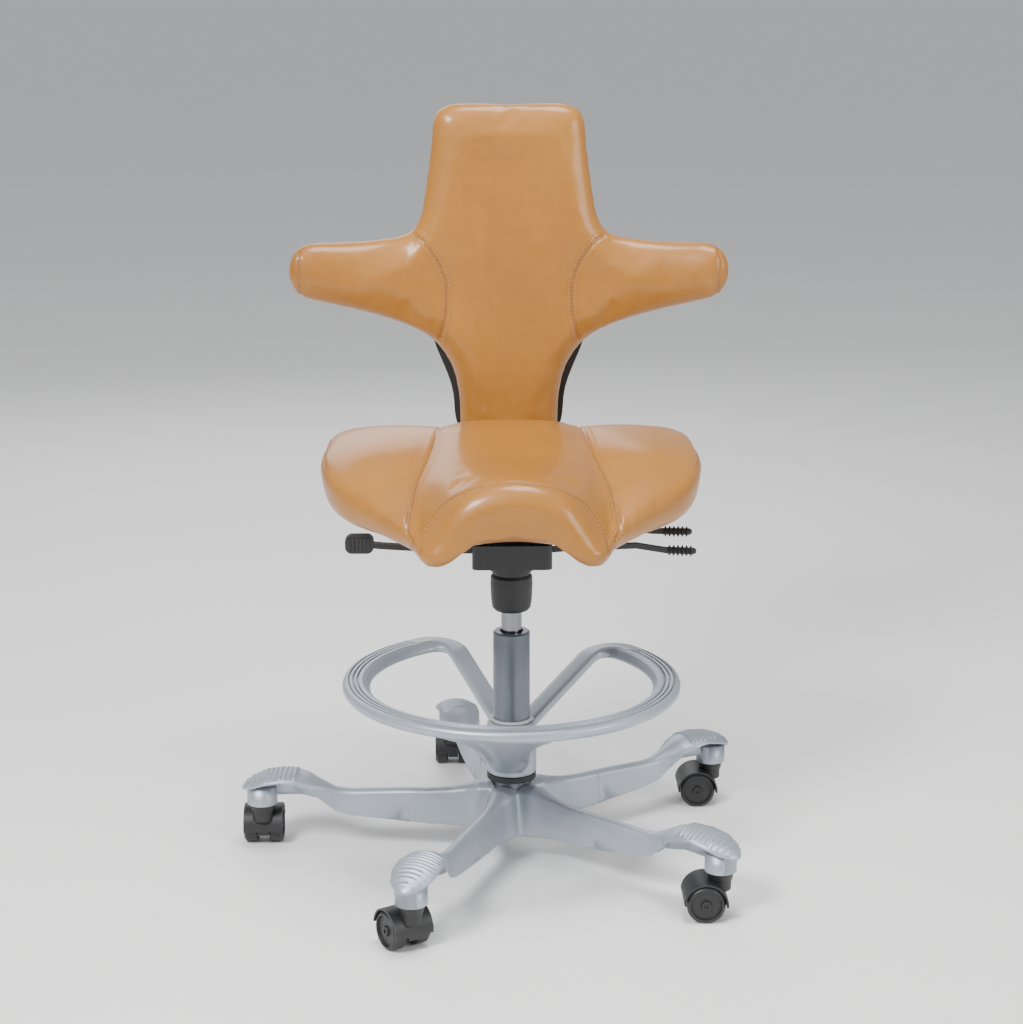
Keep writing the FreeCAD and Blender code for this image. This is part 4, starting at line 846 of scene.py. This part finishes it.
@dataclass
class Seat:
    """The saddle: a crowned middle that arches over the mechanism, and two wings at the rear.

    A row of shares is a section: its share of the length, then the half width, the crown's drop, the
    seam's place and drop, the wing's place and drop, the side's drop, the low edge's place and drop
    and the arch's drop. Places are shares of the half width, drops are millimetres.
    """

    half_width: float = 0.252
    rear: float = 0.170
    front: float = 0.232
    crown: float = 0.582
    shares: tuple = (
        (0.0, 0.835, -19, 0.35, -26, 0.66, -26, -46, 0.70, -62, -58),
        (0.025, 0.925, -9, 0.36, -17, 0.72, -17, -48, 0.79, -75, -68),
        (0.09, 0.98, -3, 0.375, -12, 0.74, -12, -52, 0.87, -85, -72),
        (0.22, 1.0, 0, 0.39, -10, 0.74, -12, -54, 0.90, -90, -74),
        (0.42, 1.0, -5, 0.43, -20, 0.75, -19, -60, 0.905, -95, -75),
        (0.58, 0.92, -9, 0.475, -37, 0.72, -36, -70, 0.81, -100, -75),
        (0.715, 0.74, -11, 0.495, -57, 0.64, -59, -81, 0.655, -102, -76),
        (0.84, 0.565, -11, 0.465, -76, 0.53, -84, -96, 0.47, -108, -78),
        (0.94, 0.48, -13, 0.425, -88, 0.465, -97, -106, 0.415, -118, -82),
        (0.975, 0.45, -20, 0.40, -92, 0.437, -100, -108, 0.40, -117, -79),
        (1.0, 0.40, -40, 0.36, -95, 0.385, -99, -103, 0.37, -108, -66),
    )
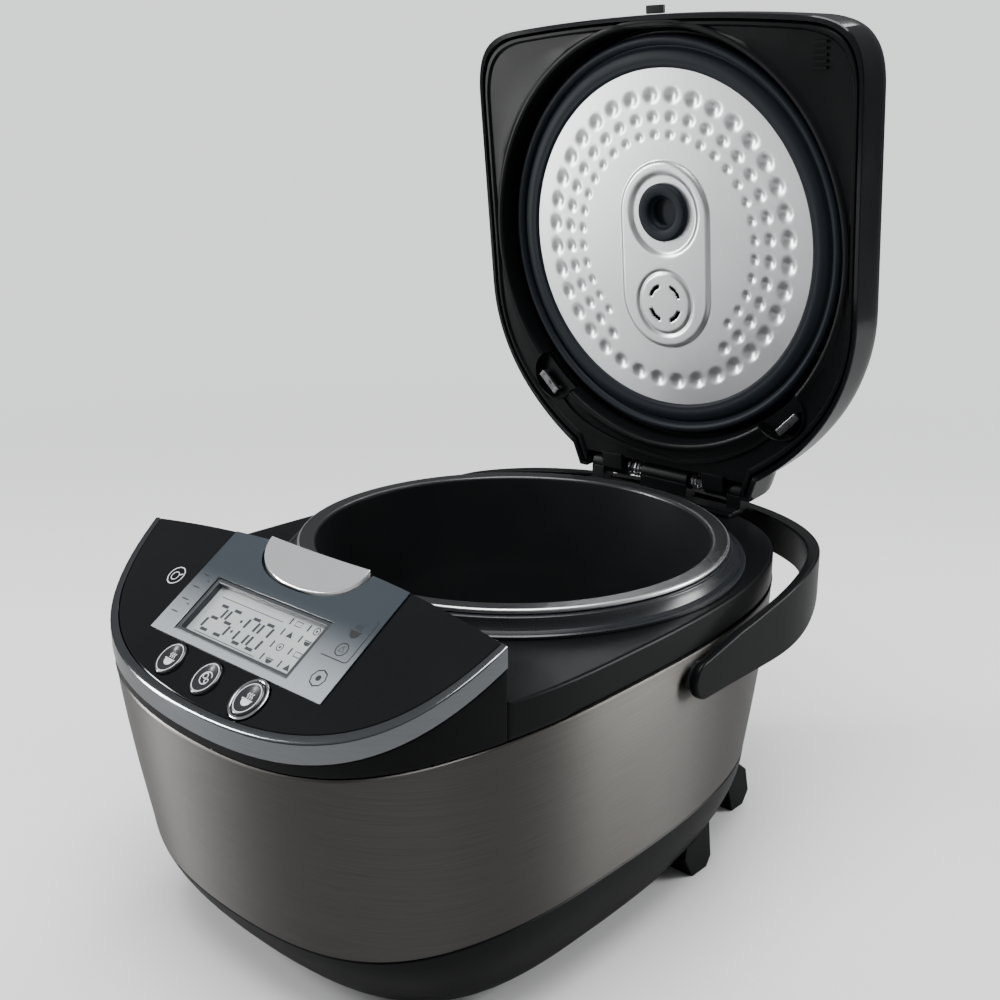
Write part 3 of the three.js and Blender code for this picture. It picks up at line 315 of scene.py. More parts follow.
brushed = surface("brushed_stainless", (0.066, 0.063, 0.06), (0.145, 0.138, 0.13), (0.34, 0.42),
                  metal=1.0, stretch=(0.012, 0.012, 1), fineness=2600, cloud=3, relief=0.25,
                  depth=0.00012, tone=0.35)
brushed_shader = brushed.node_tree.nodes["Principled BSDF"]
brushed_shader.inputs["Anisotropic"].default_value = 0.9
brushed_shader.inputs["Anisotropic Rotation"].default_value = 0.25
around = add_node(brushed.node_tree, "Tangent", direction_type="RADIAL", axis="Z")
join(brushed.node_tree, around, "Tangent", brushed_shader, "Tangent")


def sleeve_row(inset, up, lift=0.0):
    return body_row(inset, lambda y: steel_low(y) + up * (steel_high(y) - steel_low(y)) + lift)


sleeve_rows = [sleeve_row(SHEET, 0), sleeve_row(0.15, 0), sleeve_row(0, 0, 0.3)]
sleeve_rows += [sleeve_row(0, i / 14) for i in range(1, 14)]
sleeve_rows += [sleeve_row(0, 1, -1.6), sleeve_row(-0.25, 1, -0.9), sleeve_row(-0.1, 1, -0.25)]
sleeve_rows += [sleeve_row(0.3, 1, 0.1)]
sleeve_rows += [sleeve_row(SHEET, 1, -0.2), sleeve_row(SHEET, 0.5), sleeve_row(SHEET, 0)]
add_piece("sleeve_sheet", skin(sleeve_rows), "base", brushed, ["steel_sleeve"])

# ---- base tub ----
# The moulded black tub under the sleeve, drawn in towards the table. It carries the heater, and the
# mains inlet sits in a pocket in its rear wall.
matt_black = surface("moulded_black", (0.002, 0.0022, 0.0024), (0.005, 0.0054, 0.006), (0.28, 0.4),
                     fineness=1500, relief=0.2, depth=0.00005, specular=0.1)


def draw_up(bm, rise):
    """Raise a flat shape's faces, leaving walls below their edges."""
    made = bmesh.ops.extrude_face_region(bm, geom=bm.faces[:])["geom"]
    risen = [g for g in made if isinstance(g, bmesh.types.BMVert)]
    bmesh.ops.translate(bm, verts=risen, vec=(0, 0, rise))


def prism(points, low, high, place=Matrix.Identity(4)):
    """A flat outline drawn up into a block."""
    bm = bmesh.new()
    bm.faces.new([bm.verts.new((x, y, low)) for x, y in points])
    draw_up(bm, high - low)
    bmesh.ops.holes_fill(bm, edges=[e for e in bm.edges if e.is_boundary], sides=0)
    bmesh.ops.recalc_face_normals(bm, faces=bm.faces[:])
    bm.transform(place)
    return bm


# Turns a drawing of (y, z) points so that it is drawn out along x.
SIDEWAYS = Matrix(((0, 0, 1, 0), (1, 0, 0, 0), (0, 1, 0, 0), (0, 0, 0, 1)))


def block(left, right, front, back, low, high, place=Matrix.Identity(4)):
    return prism([(left, front), (right, front), (right, back), (left, back)], low, high, place)


def round_bar(radius, length, sides, place):
    bm = bmesh.new()
    bmesh.ops.create_cone(bm, cap_ends=True, segments=sides, radius1=radius, radius2=radius,
                          depth=length, matrix=place)
    return bm


def rod(radius, low, high, x=0.0, y=0.0, sides=64):
    return round_bar(radius, high - low, sides, Matrix.Translation((x, y, (low + high) / 2)))


def carve(bm, tool, how="DIFFERENCE"):
    """Cut one closed shape with another, or keep what lies in both."""
    pair = []
    for shape in (bm, tool):
        bmesh.ops.remove_doubles(shape, verts=shape.verts[:], dist=0.0005)
        bmesh.ops.recalc_face_normals(shape, faces=shape.faces[:])
        mesh = bpy.data.meshes.new("cutting")
        shape.to_mesh(mesh)
        shape.free()
        pair.append(bpy.data.objects.new("cutting", mesh))
        bpy.context.scene.collection.objects.link(pair[-1])
    cut = pair[0].modifiers.new("cut", "BOOLEAN")
    cut.operation = how
    cut.solver = "EXACT"
    cut.object = pair[1]
    result = bmesh.new()
    result.from_object(pair[0], bpy.context.evaluated_depsgraph_get())
    for part in pair:
        mesh = part.data
        bpy.data.objects.remove(part)
        bpy.data.meshes.remove(mesh)
    return result


def soften(bm, width, segments=2, angle=38):
    """Round the sharp edges, as a mould leaves them."""
    bmesh.ops.remove_doubles(bm, verts=bm.verts[:], dist=0.01)
    bmesh.ops.dissolve_degenerate(bm, dist=0.01, edges=bm.edges[:])
    edges = [e for e in bm.edges
             if len(e.link_faces) == 2 and e.calc_face_angle() > math.radians(angle)]
    bmesh.ops.bevel(bm, geom=edges, offset=width, offset_type="OFFSET", segments=segments,
                    profile=0.5, affect="EDGES", clamp_overlap=False, material=-1)
    bmesh.ops.triangulate(bm, faces=[f for f in bm.faces if len(f.verts) > 4])
    return bm


tub_rows = [body_row(inset, z) for inset, z in ((34, 6), (8, 6), (4, 6.3), (1.5, 7.4), (0.4, 9.2))]
tub_rows += [body_row(0, 12 + 4 * i) for i in range(7)]
tub_rows += [body_row(0, lambda y, t=t: 36 + t * (steel_low(y) - 37.4))
             for t in (0.25, 0.5, 0.75, 1.0)]
tub_rows += [body_row(0.7, lambda y: steel_low(y) - 0.45), body_row(3, lambda y: steel_low(y) - 0.4)]
tub_rows += [body_row(inset, z) for inset, z in ((3, 30), (3, 10), (34, 9), (34, 6))]
tub = carve(skin(tub_rows), block(-16.5, 16.5, 105, 160, 17.5, 42.5))
add_piece("base_tub", tub, "base", matt_black, ["base_shell"], sharp=30)

# ---- collar: band, deck and console body ----
# One black moulding above the sleeve. It closes the body round the pot's ring and rises at the front
# into the console, whose rear wall stands over the deck.
SLOPE = math.radians(33.36)
SLOPE_Y, SLOPE_Z = -193.3, 172.7
ON_SLOPE = Matrix.Translation((0, SLOPE_Y, SLOPE_Z)) @ Matrix.Rotation(SLOPE, 4, "X")
CONSOLE_REAR, CONSOLE_BOW = -136.5, 0.00055
BUTTON_HALF, BUTTON_REAR, BUTTON_DEPTH = 37, -138.1, 16


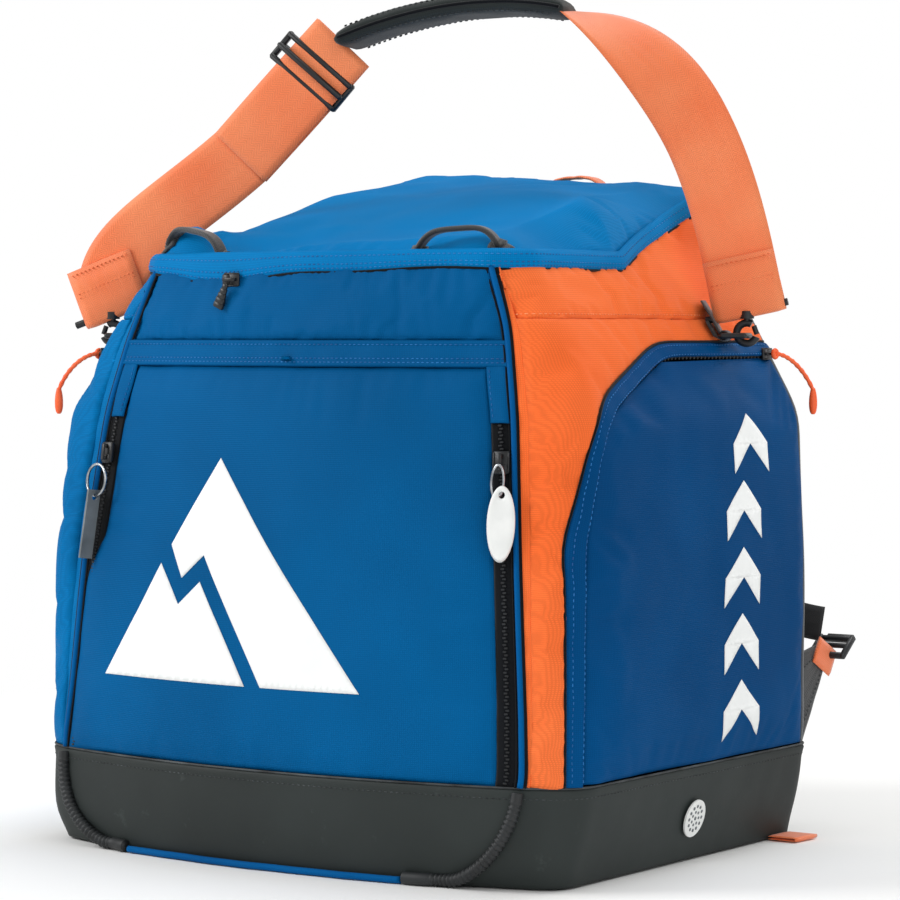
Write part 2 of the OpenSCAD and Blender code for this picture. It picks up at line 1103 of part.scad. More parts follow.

EXERCISE INSTRUCTIONS | Nothing beyond the lines starting at the line containing "Write part 3" and ending at the line containing "return body_row(inset, lambda" is to be reproduced; reproduce those lines exactly, both ends included.

RESULT OF THIS EXERCISE |
Write part 3 of the three.js and Blender code for this picture. It picks up at line 315 of scene.py. More parts follow.
brushed = surface("brushed_stainless", (0.066, 0.063, 0.06), (0.145, 0.138, 0.13), (0.34, 0.42),
                  metal=1.0, stretch=(0.012, 0.012, 1), fineness=2600, cloud=3, relief=0.25,
                  depth=0.00012, tone=0.35)
brushed_shader = brushed.node_tree.nodes["Principled BSDF"]
brushed_shader.inputs["Anisotropic"].default_value = 0.9
brushed_shader.inputs["Anisotropic Rotation"].default_value = 0.25
around = add_node(brushed.node_tree, "Tangent", direction_type="RADIAL", axis="Z")
join(brushed.node_tree, around, "Tangent", brushed_shader, "Tangent")


def sleeve_row(inset, up, lift=0.0):
    return body_row(inset, lambda y: steel_low(y) + up * (steel_high(y) - steel_low(y)) + lift)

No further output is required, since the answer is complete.